About 15K miles later, one of the tires was cracking real bad in the tread area. My jeep had no suspension or steering issues. Took it back to the store manager and I was told that neither Goodyear nor the store would
help me because I hadn't purchased the road hazard warranty. I told him that the issue wasn't a road hazard issue, but a manufacturing problem. Didn't matter, I was told. I asked the tire manager if he would ride in a vehicle that
this tire was on. Absolutely not, tire was not safe to have on any car.
So my record with Goodyear Wrangers is that they are okay...75% of the time. Those will be the last Goodyear tires that I will ever own.



Sounds like a shop that isn't worried about repeat business.
 
I'd throw most Wranglers in the O.K., category. I have some on my 2017 Silverado, 29k miles. I plan to go Michelin next.
 
Wrangler HPs on my Kia Sportage were out of round within 20,000 miles after I'd mounted them. I won't be buying Goodyears again. There's a lot of other makes out there for me.
 
My GY SRA that came stick on my ram 1500 were done at 26500 miles. Terrible in the rain. No complaints in winter weather though.
 
My GY SRA that came stick on my ram 1500 were done at 26500 miles. Terrible in the rain. No complaints in winter weather though.
 
I've purchased one set of GY tires but owned several sets from used car purchases.

The one set I bought, I researched heavily and was very pleased with them - it was a highway all season that out-rated michelins on Tire Rack. May have been from the Assurance line.

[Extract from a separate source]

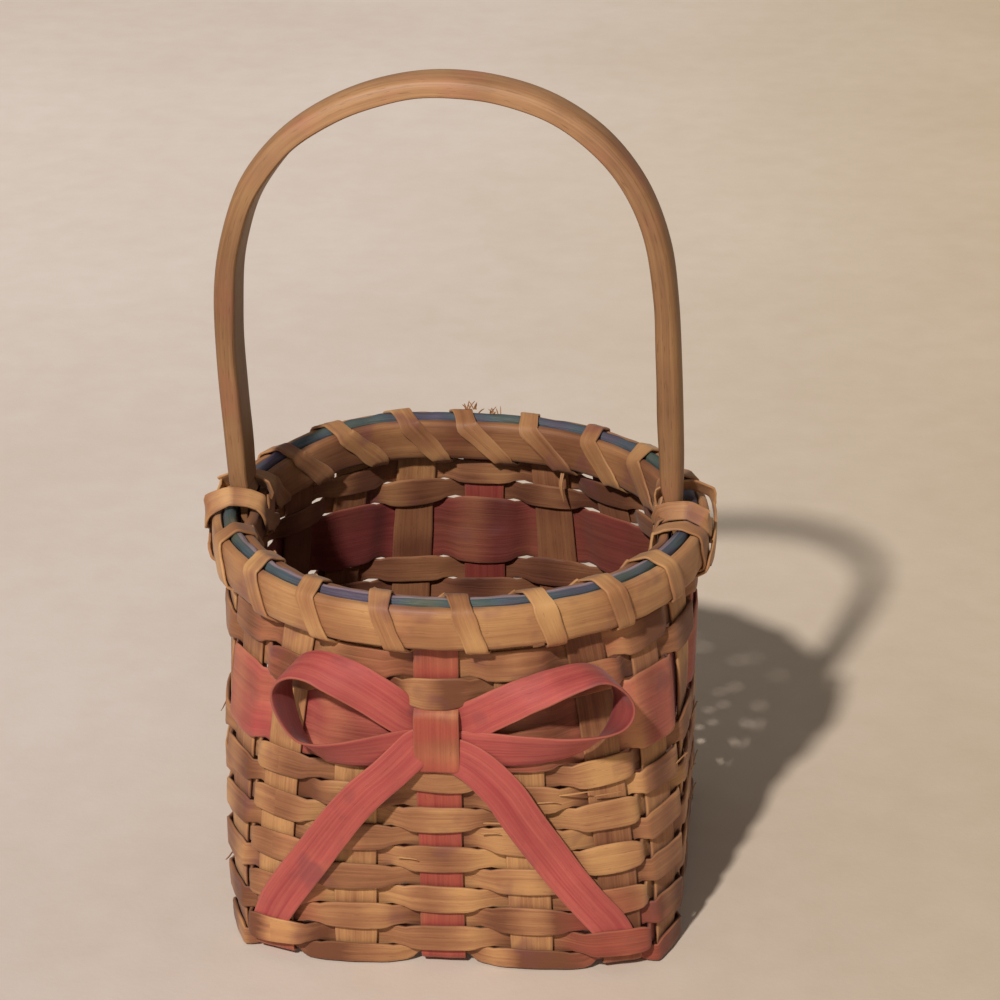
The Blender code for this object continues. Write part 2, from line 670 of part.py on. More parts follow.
def build():
    clear_scene()
    for number in range(-SIDE_STAKES, SIDE_STAKES + 1):
        label = number + SIDE_STAKES + 1
        colour = PINK_PALE if number == 0 else REED
        stake(f"stake_front_back_{label}", number, 0, True, colour)
        stake(f"stake_left_right_{label}", number, 3, False, colour)
    top = FIRST_ROW_TOP
    weaver("weaver_row_01", 1, FIRST_ROW_OUTER_FOOT, top, REED, inner_bottom=first_row_foot())
    for row in range(2, ROWS_BELOW_BAND + 1):
        bottom = top + ROW_GAP
        top = bottom + WEAVER_HEIGHT
        weaver(f"weaver_row_{row:02d}", row, bottom, top, REED_PALE if row % 3 else REED)
    band = ROWS_BELOW_BAND + 1
    weaver("pink_band", band, BAND_BOTTOM, BAND_TOP, PINK)
    top = BAND_TOP
    for row in range(band + 1, band + 1 + ROWS_ABOVE_BAND):
        bottom = top + ROW_GAP
        top = bottom + WEAVER_HEIGHT
        weaver(f"weaver_row_{row:02d}", row, bottom, top, REED)
    weaver("rim_row", band + 1 + ROWS_ABOVE_BAND, RIM_ROW_BOTTOM, WALL_TOP, REED_DARK)
    hoop("outer_rim_hoop", True, REED_PALE)
    hoop("inner_rim_hoop", False, REED)
    filler("rim_filler", BLUE)
    rim_lashing("rim_lashing", REED_PALE)
    handle("handle", WOOD)
    handle_wrap("handle_wrap_right", 0, REED_PALE)
    handle_wrap("handle_wrap_left", math.pi, REED_PALE)
    bow_loops("bow_loops", PINK)
    bow_tail("bow_tail_left", -1, PINK)
    bow_tail("bow_tail_right", 1, PINK)


build()
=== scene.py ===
"""A small basket of flat woven reed, with a dyed band, a lashed rim, a bent handle and a bow.

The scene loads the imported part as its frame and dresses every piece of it: each strip
of the weave, the rim, the handle and the bow are rebuilt with their real thickness,
their rounded edges, their small unevenness and their grain.
"""

import random
from math import copysign, cos, exp, log, pi, radians, remainder, sin, sqrt, tan, tau

import bpy
import numpy as np
from mathutils import Matrix, Vector


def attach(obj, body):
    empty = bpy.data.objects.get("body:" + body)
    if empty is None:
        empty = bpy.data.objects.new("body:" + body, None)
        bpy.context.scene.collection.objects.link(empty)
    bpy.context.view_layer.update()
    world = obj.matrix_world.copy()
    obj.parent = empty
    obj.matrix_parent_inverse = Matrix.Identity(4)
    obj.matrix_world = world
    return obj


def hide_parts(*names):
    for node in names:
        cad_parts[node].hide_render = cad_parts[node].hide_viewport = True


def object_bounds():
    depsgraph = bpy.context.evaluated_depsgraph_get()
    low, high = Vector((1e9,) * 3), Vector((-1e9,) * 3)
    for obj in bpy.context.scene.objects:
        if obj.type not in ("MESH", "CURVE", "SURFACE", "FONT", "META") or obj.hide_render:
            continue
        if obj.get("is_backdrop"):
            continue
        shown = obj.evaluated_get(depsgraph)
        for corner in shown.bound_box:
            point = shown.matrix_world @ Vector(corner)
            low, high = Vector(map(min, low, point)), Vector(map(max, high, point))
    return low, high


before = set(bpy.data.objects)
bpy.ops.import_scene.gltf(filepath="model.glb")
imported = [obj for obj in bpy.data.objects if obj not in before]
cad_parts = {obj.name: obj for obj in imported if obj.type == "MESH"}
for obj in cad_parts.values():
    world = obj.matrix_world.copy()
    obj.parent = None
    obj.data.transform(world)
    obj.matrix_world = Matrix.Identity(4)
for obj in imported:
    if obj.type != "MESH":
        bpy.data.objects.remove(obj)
cad_low, cad_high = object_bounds()

MM = 0.001
UP = np.array((0.0, 0.0, 1.0))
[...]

The rest were aged, and I consistently saw them wear well, didn't seem to have balance issues, which point well to good manufacturing qualities. Where they all fell short, consistently, was wet traction and road noise. Wet traction was really bad. My speculation is that GY rubber must harden a lot with age.

I sold the minivan with those assurance tires after 3-4 years. They were still one of the best sets of tires I'd driven - and they had not degraded in wet handling - but they also probably had 2/3 tread remaining, so whether or not they'd have declined in later years I can't know.

I'm not opposed to GY, but it seems for my needs they have more losers than winners it makes rolling the dice with them less inviting.